Namely, Alston looks to African American and African diasporic works for inspiration and spoke to the interdisciplinary nature of the Africana Studies degree. “It is an interesting way to take sociology, history, and linguistics classes without having to be a sociologist, historian, or linguist. Africana Studies offers classes that are cross-listed in those disciplines where your focus is not really the discipline; it's Black people.”

Alston added that the marriage between her two majors allows for a personally crafted college experience. “I didn’t want to only commit to the White literary canon. I didn’t want to say that these works deserve prevalence over the works that I actually enjoy and want to read. So, Africana Studies is my way of incorporating what is most important into my degree, what I think I should be learning from my college experience.”

As far as who she hopes to be in the future, she remarks not only about her professional career and the desire to be a published author, but also the future of the world.

“I want to be considered a published author at some point in my life — I’d like to publish a book. I’d like it to be marginally successful. But more than that, I want to do for someone else what all of my favorite writers have done for me. I say this in almost everything, it’s almost over-used at this point but I really do want to crack open the world for someone else and render it possible to just believe me when I say that you can do anything.”

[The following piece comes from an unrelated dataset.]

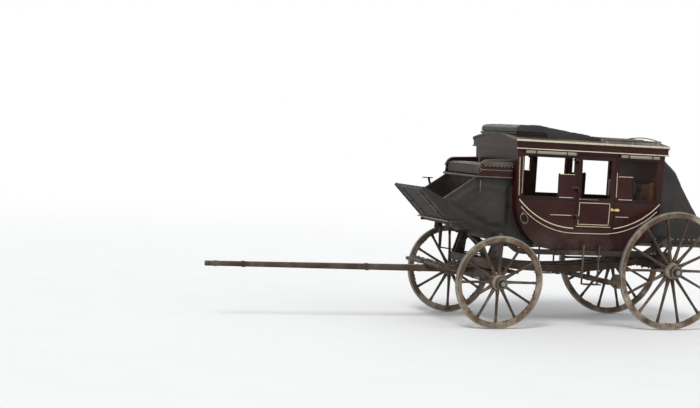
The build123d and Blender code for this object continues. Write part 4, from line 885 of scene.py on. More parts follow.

She continued, “This world can be anything. And it is the powers that be that are convincing you that you have no power, but you have all of it, you have all of it. And everything is possible. And so I think I want to be one of the people, one of the many people, in at least one person’s life where they have learned something life changing."

“I think that’s our job as writers: to do our best to commit to being life changing,” Alston said.